Y así, la bebida de los dioses comenzó a difuminarse y permanecer sólo como un recuerdo de los años dorados de la cultura.
Pareciera que hoy el pulque se asoma a la cultura hipster que sale de lo popular para buscar en sus mismas raíces algo distinto. Fueron ellos y los pequeños productores quienes avivaron la llama de la industria y pusieron al agua de las verdes matas de nuevo en el radar.
2017 se registró como un año de reflorecimiento.
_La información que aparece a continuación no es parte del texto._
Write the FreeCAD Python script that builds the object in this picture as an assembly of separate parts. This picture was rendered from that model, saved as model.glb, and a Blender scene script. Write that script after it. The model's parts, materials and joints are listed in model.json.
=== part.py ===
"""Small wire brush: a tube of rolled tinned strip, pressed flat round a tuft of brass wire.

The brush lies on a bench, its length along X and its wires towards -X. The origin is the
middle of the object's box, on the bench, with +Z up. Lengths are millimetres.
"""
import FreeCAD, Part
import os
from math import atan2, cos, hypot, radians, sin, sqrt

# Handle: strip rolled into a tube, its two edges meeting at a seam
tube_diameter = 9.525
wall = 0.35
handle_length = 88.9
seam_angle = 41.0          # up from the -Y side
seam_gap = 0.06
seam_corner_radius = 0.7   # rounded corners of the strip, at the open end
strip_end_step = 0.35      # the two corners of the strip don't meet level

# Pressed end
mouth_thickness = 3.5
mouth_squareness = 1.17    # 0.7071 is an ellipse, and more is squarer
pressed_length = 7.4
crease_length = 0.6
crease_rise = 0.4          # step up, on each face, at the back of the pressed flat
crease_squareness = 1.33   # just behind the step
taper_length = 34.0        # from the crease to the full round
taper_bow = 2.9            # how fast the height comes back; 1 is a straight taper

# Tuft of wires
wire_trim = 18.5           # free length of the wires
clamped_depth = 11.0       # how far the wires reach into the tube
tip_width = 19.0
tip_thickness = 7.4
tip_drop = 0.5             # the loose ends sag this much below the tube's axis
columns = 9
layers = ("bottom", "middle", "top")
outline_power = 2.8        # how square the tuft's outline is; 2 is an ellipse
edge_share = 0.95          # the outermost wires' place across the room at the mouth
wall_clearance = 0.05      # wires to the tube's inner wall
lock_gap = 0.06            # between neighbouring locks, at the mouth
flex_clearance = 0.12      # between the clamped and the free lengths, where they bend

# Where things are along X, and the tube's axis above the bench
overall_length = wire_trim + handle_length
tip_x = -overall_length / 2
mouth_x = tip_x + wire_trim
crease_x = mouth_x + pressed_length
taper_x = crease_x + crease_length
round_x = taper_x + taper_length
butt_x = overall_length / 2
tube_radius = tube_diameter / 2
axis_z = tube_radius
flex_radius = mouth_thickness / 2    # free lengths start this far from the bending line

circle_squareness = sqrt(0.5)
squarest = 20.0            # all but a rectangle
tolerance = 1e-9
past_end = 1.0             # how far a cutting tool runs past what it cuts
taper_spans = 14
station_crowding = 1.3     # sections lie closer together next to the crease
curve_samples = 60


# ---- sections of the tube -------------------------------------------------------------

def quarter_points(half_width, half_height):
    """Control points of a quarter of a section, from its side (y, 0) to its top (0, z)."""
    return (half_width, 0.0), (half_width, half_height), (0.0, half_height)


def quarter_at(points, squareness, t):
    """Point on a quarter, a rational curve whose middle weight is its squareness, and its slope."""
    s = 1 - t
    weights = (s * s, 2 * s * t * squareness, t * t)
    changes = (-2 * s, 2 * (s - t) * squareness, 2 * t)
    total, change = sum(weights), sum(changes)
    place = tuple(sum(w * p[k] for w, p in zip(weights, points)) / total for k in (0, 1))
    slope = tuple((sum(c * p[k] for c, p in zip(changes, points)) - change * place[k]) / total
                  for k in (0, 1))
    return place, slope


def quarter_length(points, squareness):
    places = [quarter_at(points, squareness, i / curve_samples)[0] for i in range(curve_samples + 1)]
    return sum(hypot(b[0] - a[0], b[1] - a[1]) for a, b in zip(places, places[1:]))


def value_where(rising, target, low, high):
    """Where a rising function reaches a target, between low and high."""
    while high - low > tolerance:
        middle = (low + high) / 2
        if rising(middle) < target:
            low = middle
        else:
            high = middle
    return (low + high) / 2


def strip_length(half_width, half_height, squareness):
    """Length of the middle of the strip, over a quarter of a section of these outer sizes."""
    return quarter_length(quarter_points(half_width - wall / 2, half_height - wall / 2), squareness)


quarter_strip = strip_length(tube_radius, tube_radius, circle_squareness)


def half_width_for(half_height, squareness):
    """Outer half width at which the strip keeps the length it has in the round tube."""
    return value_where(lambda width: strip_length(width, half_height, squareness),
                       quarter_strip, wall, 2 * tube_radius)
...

Después de décadas de sombras, se reportaron al Servicio de Información Agroalimentaria y Pesquera (SIAP) 217.7 millones de litros de pulque producidos en toda la extensión del país.
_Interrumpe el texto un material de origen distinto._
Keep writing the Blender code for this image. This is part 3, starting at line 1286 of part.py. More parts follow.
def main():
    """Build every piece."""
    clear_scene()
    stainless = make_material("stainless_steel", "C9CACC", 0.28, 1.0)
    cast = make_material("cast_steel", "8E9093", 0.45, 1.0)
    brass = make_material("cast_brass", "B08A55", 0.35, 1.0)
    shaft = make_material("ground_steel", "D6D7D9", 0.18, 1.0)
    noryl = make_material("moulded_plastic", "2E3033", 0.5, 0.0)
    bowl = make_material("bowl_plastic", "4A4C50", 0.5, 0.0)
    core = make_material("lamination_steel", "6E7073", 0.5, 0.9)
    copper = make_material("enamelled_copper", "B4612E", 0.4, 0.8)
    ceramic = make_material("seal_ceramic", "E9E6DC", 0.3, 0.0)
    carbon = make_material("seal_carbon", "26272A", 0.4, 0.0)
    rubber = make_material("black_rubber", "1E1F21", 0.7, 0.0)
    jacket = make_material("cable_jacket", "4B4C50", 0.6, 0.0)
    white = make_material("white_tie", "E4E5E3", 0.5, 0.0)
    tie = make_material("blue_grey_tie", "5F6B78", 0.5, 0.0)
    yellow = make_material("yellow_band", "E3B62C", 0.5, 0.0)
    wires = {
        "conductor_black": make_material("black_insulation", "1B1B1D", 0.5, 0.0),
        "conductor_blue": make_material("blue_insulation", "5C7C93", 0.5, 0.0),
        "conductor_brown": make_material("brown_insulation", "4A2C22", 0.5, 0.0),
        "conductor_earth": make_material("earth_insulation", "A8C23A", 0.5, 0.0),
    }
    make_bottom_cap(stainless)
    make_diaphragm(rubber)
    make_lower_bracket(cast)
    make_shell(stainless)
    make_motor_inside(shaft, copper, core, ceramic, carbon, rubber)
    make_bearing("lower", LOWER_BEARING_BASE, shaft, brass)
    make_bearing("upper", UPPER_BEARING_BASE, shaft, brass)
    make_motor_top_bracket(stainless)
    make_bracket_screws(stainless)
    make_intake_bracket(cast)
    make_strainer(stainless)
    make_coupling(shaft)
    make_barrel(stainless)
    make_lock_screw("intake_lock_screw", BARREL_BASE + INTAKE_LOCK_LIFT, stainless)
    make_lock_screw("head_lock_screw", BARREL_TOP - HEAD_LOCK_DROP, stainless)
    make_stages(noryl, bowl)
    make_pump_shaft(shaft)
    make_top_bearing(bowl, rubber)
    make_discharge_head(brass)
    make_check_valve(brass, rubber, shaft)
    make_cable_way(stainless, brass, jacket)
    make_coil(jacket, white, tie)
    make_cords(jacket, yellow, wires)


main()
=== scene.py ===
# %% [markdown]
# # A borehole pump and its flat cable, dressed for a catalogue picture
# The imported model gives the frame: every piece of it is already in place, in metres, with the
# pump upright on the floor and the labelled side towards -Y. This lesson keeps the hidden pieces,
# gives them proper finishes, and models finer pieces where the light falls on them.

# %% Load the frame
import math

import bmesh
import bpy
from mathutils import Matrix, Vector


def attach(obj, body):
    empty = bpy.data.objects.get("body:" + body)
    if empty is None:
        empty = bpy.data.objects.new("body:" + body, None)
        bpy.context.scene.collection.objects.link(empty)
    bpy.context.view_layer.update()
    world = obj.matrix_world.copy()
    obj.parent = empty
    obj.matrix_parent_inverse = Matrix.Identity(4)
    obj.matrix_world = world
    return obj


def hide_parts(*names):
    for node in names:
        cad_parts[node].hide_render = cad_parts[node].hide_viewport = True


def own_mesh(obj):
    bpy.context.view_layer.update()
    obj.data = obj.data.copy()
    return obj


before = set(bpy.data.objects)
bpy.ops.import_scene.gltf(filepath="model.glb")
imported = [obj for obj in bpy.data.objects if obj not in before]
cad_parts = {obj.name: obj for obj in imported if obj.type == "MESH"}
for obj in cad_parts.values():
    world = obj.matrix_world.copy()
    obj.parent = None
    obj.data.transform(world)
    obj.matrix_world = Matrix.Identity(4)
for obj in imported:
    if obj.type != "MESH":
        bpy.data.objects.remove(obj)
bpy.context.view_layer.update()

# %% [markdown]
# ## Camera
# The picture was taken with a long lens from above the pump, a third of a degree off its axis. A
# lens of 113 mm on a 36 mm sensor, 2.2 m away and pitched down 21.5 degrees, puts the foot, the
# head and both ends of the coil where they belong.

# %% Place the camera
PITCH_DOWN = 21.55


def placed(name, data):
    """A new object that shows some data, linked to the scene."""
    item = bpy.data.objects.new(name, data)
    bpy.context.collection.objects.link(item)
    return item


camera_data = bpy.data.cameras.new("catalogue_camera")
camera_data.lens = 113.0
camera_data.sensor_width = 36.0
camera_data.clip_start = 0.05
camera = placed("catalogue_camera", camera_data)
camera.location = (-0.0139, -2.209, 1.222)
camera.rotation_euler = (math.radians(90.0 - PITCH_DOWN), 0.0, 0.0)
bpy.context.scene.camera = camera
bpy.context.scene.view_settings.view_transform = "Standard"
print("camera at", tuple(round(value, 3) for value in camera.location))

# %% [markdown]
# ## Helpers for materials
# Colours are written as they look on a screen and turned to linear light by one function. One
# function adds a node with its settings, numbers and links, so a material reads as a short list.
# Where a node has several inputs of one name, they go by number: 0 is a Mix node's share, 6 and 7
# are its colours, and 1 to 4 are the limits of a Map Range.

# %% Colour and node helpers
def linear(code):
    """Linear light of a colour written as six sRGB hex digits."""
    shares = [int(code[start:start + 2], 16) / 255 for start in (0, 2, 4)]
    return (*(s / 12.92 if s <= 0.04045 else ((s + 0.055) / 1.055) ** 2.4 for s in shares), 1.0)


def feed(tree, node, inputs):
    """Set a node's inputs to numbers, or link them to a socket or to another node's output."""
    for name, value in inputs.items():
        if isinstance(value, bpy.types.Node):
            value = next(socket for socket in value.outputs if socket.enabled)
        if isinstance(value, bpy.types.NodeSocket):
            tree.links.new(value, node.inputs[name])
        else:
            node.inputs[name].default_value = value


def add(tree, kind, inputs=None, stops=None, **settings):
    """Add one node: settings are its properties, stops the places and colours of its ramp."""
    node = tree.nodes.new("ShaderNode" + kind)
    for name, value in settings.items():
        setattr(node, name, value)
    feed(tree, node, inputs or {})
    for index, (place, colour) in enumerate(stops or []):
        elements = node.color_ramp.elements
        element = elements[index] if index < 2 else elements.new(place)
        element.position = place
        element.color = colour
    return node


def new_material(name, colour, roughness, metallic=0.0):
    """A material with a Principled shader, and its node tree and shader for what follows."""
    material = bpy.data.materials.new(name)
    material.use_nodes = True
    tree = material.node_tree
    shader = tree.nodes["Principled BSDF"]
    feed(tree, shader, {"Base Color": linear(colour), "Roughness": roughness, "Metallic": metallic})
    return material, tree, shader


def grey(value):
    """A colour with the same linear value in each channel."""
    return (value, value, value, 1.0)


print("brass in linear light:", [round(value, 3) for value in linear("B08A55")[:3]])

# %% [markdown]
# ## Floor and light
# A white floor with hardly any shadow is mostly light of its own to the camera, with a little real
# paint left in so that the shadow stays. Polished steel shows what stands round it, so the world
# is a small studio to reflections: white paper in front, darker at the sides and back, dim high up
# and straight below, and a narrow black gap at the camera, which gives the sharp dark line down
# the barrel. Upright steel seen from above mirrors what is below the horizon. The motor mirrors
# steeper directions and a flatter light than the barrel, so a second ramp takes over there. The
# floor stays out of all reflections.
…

Esto alcanza para 1.7 litros por cada mexicano al año que, para ser la bebida emblemática, es bastante escaso; sin embargo, al compararlo con el vino -cuyo consumo es de 750 militros per cápita al año– el escenario comienza a sonar más alentador para la industria del pulque.
Esta demanda también ayuda a fortalecer los eslabones de la cadena de producción y promete buscar una paga justa para todos aquellos involucrados.
No dejará de ser una bebida popular y folclórica, pero hoy tiene otro matiz y un mensaje nuevo: lo antiguo es valioso y se debe aprovechar.
Con respecto a la viscosidad y a los sabores extraños, los nuevos empresarios han ideado miles de formas de darle la vuelta. En Otumba, Estado de México, un grupo de jóvenes realiza una fermentación de sólo 24 horas a temperatura controlada donde no se agrega ningún aditivo que desarrolle la textura que a tantos desagrada.
En el Bajío también hay un colectivo de pulqueros que fermentan el aguamiel con fruta de modo que los curados tienen los sabores mucho más integrados.
El turismo gastronómico también juega un papel importante; mediante éste, se suma valor a los inmuebles dedicados a la industria del pulque y se abren al público para acercarlos al valor de esta bebida.
Se ha motivado a que se cocine con pulque, de que se aproveche en postres, salsas, dulces y un sinfín de productos que antes no existían. Efectivamente, la industria sigue viva y luchando para resurgir de las cenizas.